I muri parlano del turismo di massa

Il problema sembra più reale quando scritto nero su bianco sui muri delle città di mezza Europa: il turismo di massa è forse arrivato al massimo della sopportazione da parte della popolazione locale creando il principio di una rottura più grande annunciata proprio dalle scritte sui muri, da sempre dedicate ai problemi sociali più urgenti e bisognosi di fare rumore. 

Le proteste degli ultimi mesi nelle Isole Baleari e a Barcellona hanno fatto più rumore del solito. Arrivate proprio durante l’anno destinato a rompere i record storici dei numeri sul turismo, queste proteste sono solo parte di un malcontento più diffuso; in luoghi come il Portogallo, New York, la California e anche l’Italia sono anni che la discussione intorno al potenziale problema del turismo di massa viene portata avanti. Ma di cosa si tratta nel pratico? Ovviamente è diverso a seconda della meta ma gran parte delle preoccupazioni delle popolazioni locali sono legate agli affitti a breve termine e alle conseguenze di questi su un tessuto cittadino già minato da crisi immobiliari poco gestibili. Oltre alle case sorgono problemi legati all’aumento generale del costo della vita e alla completa trasformazione di alcune aree che diventano completamente votate al turismo, escludendo tutto il resto. Si spiegano quindi scritte come quelle apparse sui muretti a bordo mare proprio alle Canarie in cui senza nominare in alcun modo i turisti si riporta un dato fondamentale: il salario medio del luogo è di 1200€. Un messaggio che fa riferimento al sovraffollamento della zona di nomadi digitali che guadagnano spesso di più secondo gli standard economici di altri paesi ma che finiscono per tarare l’economia delle isole sul loro potenziale di spesa.

In alcune mete il problema è chiaramente anche ambientale e legato alle limitate risorse naturali del territorio; queste spesso vengono usate per costruire nuove strutture ricettive o per alimentare quelle già esistenti usando a volte il doppio o il triplo delle risorse che userebbero i locali da soli.

Le misure che sono state prese negli anni vanno dalle tasse di soggiorno imposte per esempio da Bali e pensate come soluzione possibile anche per Venezia e le isole Galapagos, fino alle pressioni messe da Amsterdam contro i giovani turisti inglesi insieme al blocco della costruzione di nuovi hotel. Anche in Giappone il turismo sta diventando un problema inserito però in un circolo vizioso come business: qui l’anno scorso il 9% del prodotto interno lordo del paese proveniva dalle spese dei turisti stranieri. Anche Barcellona e moltissime altre mete di turismo nudo e crudo si trovano nello stesso limbo: la capitale spagnola affida al settore il 14% del suo prodotto interno lordo oltre che 150000 posti di lavoro. 

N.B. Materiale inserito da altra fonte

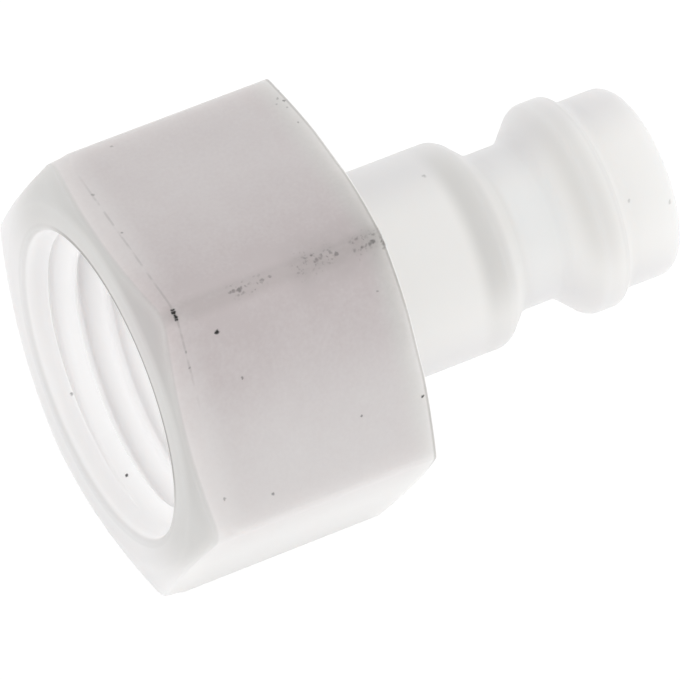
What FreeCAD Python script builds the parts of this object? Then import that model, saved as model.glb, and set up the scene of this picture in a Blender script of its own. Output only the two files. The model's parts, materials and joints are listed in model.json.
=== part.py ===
import FreeCAD, Part
import math
import os

import Sketcher
from FreeCAD import Placement, Rotation, Vector

# A coupling nipple, moulded in one piece of plastic: a hexagon with a female pipe thread
# at one end, and the plug of a quick coupling at the other, with one bore through both.
#
# Frame: the origin is the centre of the mouth, on the axis. +X runs along the axis to the
# plug's nose, and +Z is the normal of the flat that is on top when the nipple lies on
# the opposite one. Lengths are in millimetres and angles in degrees.

# Driving dimensions

SIZES = [
    ("thread_diameter", "13.157", "major diameter of the G 1/4 thread, where the bore's wall is"),
    ("mouth_lead", "0.22", "45 degree lead-in at the mouth of the thread"),
    ("web", "1.7", "wall between the bottom of the threaded bore and the hexagon's far face"),
    ("flat_wall", "1.9215", "wall between the thread and a flat, for 17 mm across flats"),
    ("hex_length", "10.7", "from the mouth to the hexagon's far face"),
    ("hex_corner_round", "0.4", "radius along the hexagon's six corners"),
    ("lip_length", "1.1", "from the mouth to the mould's parting line round the flats"),
    ("lip_draft", "4.5", "slope of the flats between the parting line and the mouth"),
    ("lip_corner_round", "1.1", "radius of the corners between the parting line and the mouth"),
    ("bevel_angle", "15", "slope of the turned bevel at each end of the hexagon"),
    ("mouth_bevel_inset", "0.58", "how far inside the flats the bevel at the mouth starts"),
    ("far_bevel_margin", "0.1", "how far outside the flats the bevel at the far face starts"),
    ("flow_bore_diameter", "5.0", "bore of the plug, its nominal width"),
    ("flow_bore_lead", "0.3", "45 degree lead-out of the bore at the nose"),
    ("groove_wall", "0.9", "wall of the plug at its locking groove"),
    ("shank_rise", "1.1", "height of the shank over the groove's floor"),
    ("collar_rise", "1.2", "height of the collar over the groove's floor"),
    ("nose_drop", "0.5", "how much lower the nose is than the collar"),
    ("shank_length", "6.25", "from the hexagon's far face to the shoulder"),
    ("groove_length", "1.9", "floor of the locking groove, between its two slopes"),
    ("collar_length", "1.0", "top of the collar, between its two slopes"),
    ("nose_length", "2.4", "from the foot of the collar to the end of the nose"),
    ("plug_slope", "45", "slope of the shoulder and of both sides of the collar"),
    ("root_bevel", "0.3", "45 degree bevel where the shank leaves the hexagon"),
    ("shoulder_round", "0.3", "radius on the edge of the shoulder"),
    ("groove_blend", "0.8", "fillets at the two ends of the groove's floor"),
    ("collar_round", "0.2", "radius on the two edges of the collar"),
    ("collar_blend", "0.8", "fillet at the front foot of the collar"),
    ("nose_round", "0.6", "radius on the end of the nose"),
]

document = FreeCAD.newDocument("coupling_nipple")
sheet = document.addObject("Spreadsheet::Sheet", "sizes")
for row, (alias, value, meaning) in enumerate(SIZES, start=1):
    sheet.set(f"A{row}", alias)
    sheet.set(f"B{row}", value)
    sheet.setAlias(f"B{row}", alias)
    sheet.set(f"C{row}", meaning)
document.recompute()

# Places that follow from the driving dimensions, as expressions

thread_radius = "(sizes.thread_diameter / 2)"
flat_radius = f"({thread_radius} + sizes.flat_wall)"
lip_radius = f"({flat_radius} - sizes.lip_length * tan(sizes.lip_draft))"
mouth_bevel_radius = f"({flat_radius} - sizes.mouth_bevel_inset)"
far_bevel_radius = f"({flat_radius} + sizes.far_bevel_margin)"
clear_of_corners = f"({flat_radius} * 2)"
mouth_bevel_depth = f"(({clear_of_corners} - {mouth_bevel_radius}) * tan(sizes.bevel_angle))"
far_bevel_depth = f"(({clear_of_corners} - {far_bevel_radius}) * tan(sizes.bevel_angle))"
thread_bottom = "(sizes.hex_length - sizes.web)"

flow_radius = "(sizes.flow_bore_diameter / 2)"
groove_radius = f"({flow_radius} + sizes.groove_wall)"
shank_radius = f"({groove_radius} + sizes.shank_rise)"
collar_radius = f"({groove_radius} + sizes.collar_rise)"
nose_radius = f"({collar_radius} - sizes.nose_drop)"

shoulder_start = "(sizes.hex_length + sizes.shank_length)"
groove_start = f"({shoulder_start} + sizes.shank_rise / tan(sizes.plug_slope))"
groove_end = f"({groove_start} + sizes.groove_length)"
collar_start = f"({groove_end} + sizes.collar_rise / tan(sizes.plug_slope))"
collar_end = f"({collar_start} + sizes.collar_length)"
nose_start = f"({collar_end} + sizes.nose_drop / tan(sizes.plug_slope))"
nose_end = f"({nose_start} + sizes.nose_length)"


def number(expression):
    """Work out an expression with the sheet's present sizes."""
    return float(body.evalExpression(expression))


def new_sketch(name, plane_role):
    """Add a sketch to the body, flat on one of the body's own origin planes."""
    planes = [part for part in body.Origin.OriginFeatures if part.Role == plane_role]
    sketch = body.newObject("Sketcher::SketchObject", name)
    sketch.AttachmentSupport = (planes[0], "")
    sketch.MapMode = "FlatFace"
    return sketch


def bind(sketch, constraint, expression):
    """Add a constraint to a sketch and tie its value to an expression."""
    index = sketch.addConstraint(constraint)
    sketch.setExpression(f"Constraints[{index}]", expression)


# Sketches

def rounded_hexagon(name, place, flat_distance, corner_round):
    """Draw a hexagon with rounded corners across the axis, one flat up, at a place along it."""
    sketch = new_sketch(name, "YZ_Plane")
    sketch.AttachmentOffset = Placement(Vector(0, 0, number(place)), Rotation())
    sketch.setExpression("AttachmentOffset.Base.z", place)
    apothem = number(flat_distance)
    radius = number(corner_round)
    half_side = (apothem - radius) * math.tan(math.radians(30))
    centre_distance = (apothem - radius) / math.cos(math.radians(30))
    for side in range(6):
        facing = math.radians(30 + 60 * side)
        outward = Vector(math.cos(facing), math.sin(facing), 0)
        along = Vector(-math.sin(facing), math.cos(facing), 0)
        middle = outward * apothem
        sketch.addGeometry(Part.LineSegment(middle - along * half_side, middle + along * half_side))
        turn = facing + math.radians(30)
        centre = Vector(math.cos(turn), math.sin(turn), 0) * centre_distance
        circle = Part.Circle(centre, Vector(0, 0, 1), radius)
        sketch.addGeometry(Part.ArcOfCircle(circle, facing, facing + math.radians(60)))
    for side in range(6):
        line = 2 * side
        arc = line + 1
        next_line = (line + 2) % 12
        facing = 30 + 60 * side
        sketch.addConstraint(Sketcher.Constraint("Tangent", line, 2, arc, 1))
        sketch.addConstraint(Sketcher.Constraint("Tangent", arc, 2, next_line, 1))
        sketch.addConstraint(Sketcher.Constraint("Angle", line, math.radians(facing + 90)))
        bind(sketch, Sketcher.Constraint("Distance", -1, 1, line, apothem), flat_distance)
        bind(sketch, Sketcher.Constraint("Radius", arc, radius), corner_round)
    return sketch


def turned_outline(name, corners):
    """Draw a closed outline of straight sides beside the axis, each corner a place and a radius."""
    sketch = new_sketch(name, "XY_Plane")
    points = [Vector(number(place), number(radius), 0) for place, radius in corners]
    for index, point in enumerate(points):
        sketch.addGeometry(Part.LineSegment(point, points[(index + 1) % len(points)]))
    for index, (place, radius) in enumerate(corners):
        following = (index + 1) % len(corners)
        sketch.addConstraint(Sketcher.Constraint("Coincident", index, 2, following, 1))
        if place == "0":
            sketch.addConstraint(Sketcher.Constraint("PointOnObject", index, 1, -2))
        else:
            bind(sketch, Sketcher.Constraint("DistanceX", -1, 1, index, 1, points[index].x), place)
        if radius == "0":
            sketch.addConstraint(Sketcher.Constraint("PointOnObject", index, 1, -1))
        else:
            bind(sketch, Sketcher.Constraint("DistanceY", -1, 1, index, 1, points[index].y), radius)
    return sketch


# Features

def turned_feature(kind, name, sketch):
    """Revolve a sketch a full turn about the axis, as added or as removed material."""
    feature = body.newObject(kind, name)
    feature.Profile = sketch
    feature.ReferenceAxis = (sketch, ["H_Axis"])
    feature.Angle = 360
    return feature


def rounded_rings(name, radius, rings):
    """Round the circular edges of the body that lie at the given places and radii."""
    document.recompute()
    base = body.Tip
    places = [(number(place), number(ring_radius)) for place, ring_radius in rings]
    edges = []
    for index, edge in enumerate(base.Shape.Edges, start=1):
        if not isinstance(edge.Curve, Part.Circle) or not edge.isClosed():
            continue
        centre = edge.Curve.Center
        on_axis = math.hypot(centre.y, centre.z) < 1e-4
        for place, ring_radius in places:
            here = abs(centre.x - place) < 1e-4 and abs(edge.Curve.Radius - ring_radius) < 1e-4
            if on_axis and here:
                edges.append(f"Edge{index}")
    if len(edges) != len(rings):
        raise RuntimeError(f"{name} found {len(edges)} edges and needs {len(rings)}")
    fillet = body.newObject("PartDesign::Fillet", name)
    fillet.Base = (base, edges)
    fillet.Radius = number(radius)
    fillet.setExpression("Radius", radius)
    return fillet


# The nipple

body = document.addObject("PartDesign::Body", "nipple")
body.Label = "nipple"

# The hexagon, straight from its parting line to its far face

grip_outline = rounded_hexagon("grip_outline", "sizes.lip_length", flat_radius, "sizes.hex_corner_round")
grip = body.newObject("PartDesign::Pad", "grip")
grip.Profile = grip_outline
grip.setExpression("Length", "sizes.hex_length - sizes.lip_length")

# The lip, which leans in from the parting line to the mouth and has softer corners

lip_base = rounded_hexagon("lip_base", "sizes.lip_length", flat_radius, "sizes.lip_corner_round")
lip_front = rounded_hexagon("lip_front", "0 * sizes.lip_length", lip_radius, "sizes.lip_corner_round")
lip = body.newObject("PartDesign::AdditiveLoft", "lip")
lip.Profile = lip_base
lip.Sections = [lip_front]
lip.Ruled = True

# The turned bevels that take the corners off the hexagon's two ends

mouth_bevel_outline = turned_outline("mouth_bevel_outline", [
    ("0", mouth_bevel_radius),
    ("0", clear_of_corners),
    (mouth_bevel_depth, clear_of_corners),
])
mouth_bevel = turned_feature("PartDesign::Groove", "mouth_bevel", mouth_bevel_outline)

far_bevel_outline = turned_outline("far_bevel_outline", [
    ("sizes.hex_length", far_bevel_radius),
    ("sizes.hex_length", clear_of_corners),
    (f"sizes.hex_length - {far_bevel_depth}", clear_of_corners),
])
far_bevel = turned_feature("PartDesign::Groove", "far_bevel", far_bevel_outline)

# The plug: shank, shoulder, locking groove, collar and nose

plug_outline = turned_outline("plug_outline", [
    ("sizes.hex_length", "0"),
    ("sizes.hex_length", f"{shank_radius} + sizes.root_bevel"),
    ("sizes.hex_length + sizes.root_bevel", shank_radius),
    (shoulder_start, shank_radius),
    (groove_start, groove_radius),
    (groove_end, groove_radius),
    (collar_start, collar_radius),
    (collar_end, collar_radius),
    (nose_start, nose_radius),
    (nose_end, nose_radius),
    (nose_end, "0"),
])
plug = turned_feature("PartDesign::Revolution", "plug", plug_outline)

# The bore: lead-in, threaded length, flow bore and lead-out

bore_outline = turned_outline("bore_outline", [
    ("0", "0"),
    ("0", f"{thread_radius} + sizes.mouth_lead"),
    ("sizes.mouth_lead", thread_radius),
    (thread_bottom, thread_radius),
    (thread_bottom, flow_radius),
    (f"{nose_end} - sizes.flow_bore_lead", flow_radius),
    (nose_end, f"{flow_radius} + sizes.flow_bore_lead"),
    (nose_end, "0"),
])
bore = turned_feature("PartDesign::Groove", "bore", bore_outline)

# The rounds and fillets of the plug

shoulder_round = rounded_rings("shoulder_round_fillet", "sizes.shoulder_round", [
    (shoulder_start, shank_radius),
])
groove_blend = rounded_rings("groove_blend_fillet", "sizes.groove_blend", [
    (groove_start, groove_radius),
    (groove_end, groove_radius),
])
collar_round = rounded_rings("collar_round_fillet", "sizes.collar_round", [
    (collar_start, collar_radius),
    (collar_end, collar_radius),
])
collar_blend = rounded_rings("collar_blend_fillet", "sizes.collar_blend", [
    (nose_start, nose_radius),
])
nose_round = rounded_rings("nose_round_fillet", "sizes.nose_round", [
    (nose_end, nose_radius),
])

# Checks

document.recompute()
for item in document.Objects:
    if "Invalid" in item.State or "Error" in item.State:
        raise RuntimeError(f"{item.Name} failed: {item.State}")
for sketch in document.findObjects("Sketcher::SketchObject"):
    if not sketch.FullyConstrained:
        raise RuntimeError(f"{sketch.Name} isn't fully constrained")
for cut, before in ((mouth_bevel, lip), (far_bevel, mouth_bevel), (bore, plug)):
    if cut.Shape.Volume >= before.Shape.Volume - 0.01:
        raise RuntimeError(f"{cut.Name} removed nothing")
if body.Shape.isNull() or not body.Shape.isValid() or len(body.Shape.Solids) != 1:
    raise RuntimeError("the nipple isn't one valid solid")

# One file for the one piece

os.makedirs("parts", exist_ok=True)
body.Shape.exportStep(f"parts/{body.Label}.step")
box = body.Shape.BoundBox
centre = body.Shape.Solids[0].CenterOfMass
print(f"{body.Label}: {body.Shape.Volume:.1f} cubic mm, {len(body.Shape.Faces)} faces")
print(f"from {box.XMin:.3f} {box.YMin:.3f} {box.ZMin:.3f} to {box.XMax:.3f} {box.YMax:.3f} {box.ZMax:.3f}")
print(f"centre of mass {centre.x:.3f} {centre.y:.3f} {centre.z:.3f}")
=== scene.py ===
# %% [markdown]
# A coupling nipple, moulded in one piece of natural white plastic. One end is a hexagon for a
# spanner, with a female pipe thread inside it. The other end is the plug of a quick coupling: a
# shank, a locking groove, a collar and a nose. This lesson builds it the way a machinist would
# think of it: turn a blank, mill the six flats, tap the thread. Then it gives the plastic its
# milky finish, its painted shade and its specks of dirt.

# %% The frame
import json
import math

import bpy
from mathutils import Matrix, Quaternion, Vector

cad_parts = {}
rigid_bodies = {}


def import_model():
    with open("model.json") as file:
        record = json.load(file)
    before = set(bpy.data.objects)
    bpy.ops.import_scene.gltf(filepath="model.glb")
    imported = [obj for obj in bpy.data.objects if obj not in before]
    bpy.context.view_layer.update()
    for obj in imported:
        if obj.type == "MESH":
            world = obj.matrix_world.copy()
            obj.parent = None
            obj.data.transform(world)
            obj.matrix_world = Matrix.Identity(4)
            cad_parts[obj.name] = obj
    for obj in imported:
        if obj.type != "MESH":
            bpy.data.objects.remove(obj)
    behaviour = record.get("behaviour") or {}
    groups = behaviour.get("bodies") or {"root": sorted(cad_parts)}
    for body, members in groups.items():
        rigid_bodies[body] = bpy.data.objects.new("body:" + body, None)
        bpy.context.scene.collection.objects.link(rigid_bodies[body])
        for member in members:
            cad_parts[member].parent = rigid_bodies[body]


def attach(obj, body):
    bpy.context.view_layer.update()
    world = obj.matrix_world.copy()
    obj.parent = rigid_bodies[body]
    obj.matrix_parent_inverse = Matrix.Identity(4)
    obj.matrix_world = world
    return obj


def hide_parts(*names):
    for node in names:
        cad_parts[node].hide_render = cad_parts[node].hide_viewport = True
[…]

Le scritte sui muri però puntano il dito in modo semplice e diretto. La frase più letta e sentita parla chiaro e dice ai turisti di andare a casa. Un approccio chiaramente provocatorio e che non tiene conto del “mal comune” di questo fenomeno in cui siamo tutti coinvolti sia come vittime che come causa del problema — nessuno può veramente chiamarsene fuori perché a questo punto della storia siamo tutti stati turisti almeno una volta. Altri slogan comuni accostano in modo intelligente il turismo di massa all’idea di “inquinamento umano”: una critica al fattore ambientale e allo stesso tempo un riferimento ad un modo di percepire le ondate di persone che “inquinano” la spontaneità e la naturalezza della vita comune di un luogo rendendo quasi impossibile al locali di goderne serenamente. 

Un aumento del turismo esponenziale che ha ovviamente aperto delle domande su come gestirlo in futuro. Tra le cause si pensano una ripresa degli spostamenti come strascico del post-Covid insieme ad un aumentato benessere economico generale che banalmente permetterebbe a più persone globalmente di spostarsi per il puro gusto di viaggiare. Alcuni paesi come il Giappone devono molte visite anche al cambio monetario favorevole che si traduce in un maggior potere di spesa per il turista e quindi un maggior guadagno per il paese — sempre rientrando in quel meccanismo vizioso di cui prima per cui il turista è diventato per molti “croce e delizia” insieme. Nel frattempo soprattutto in Grecia, Italia, Portogallo e Spagna i muri delle città sembrano essere sempre più minacciosi nei confronti dei turisti ricordandogli in continuazione di non essere i benvenuti mentre passeggiano per le strade durante le loro vacanze. Uno scenario che diventa grottesco quando sono gli stessi turisti che decidono di farsi fotografare davanti alle scritte rabbiose dei locali.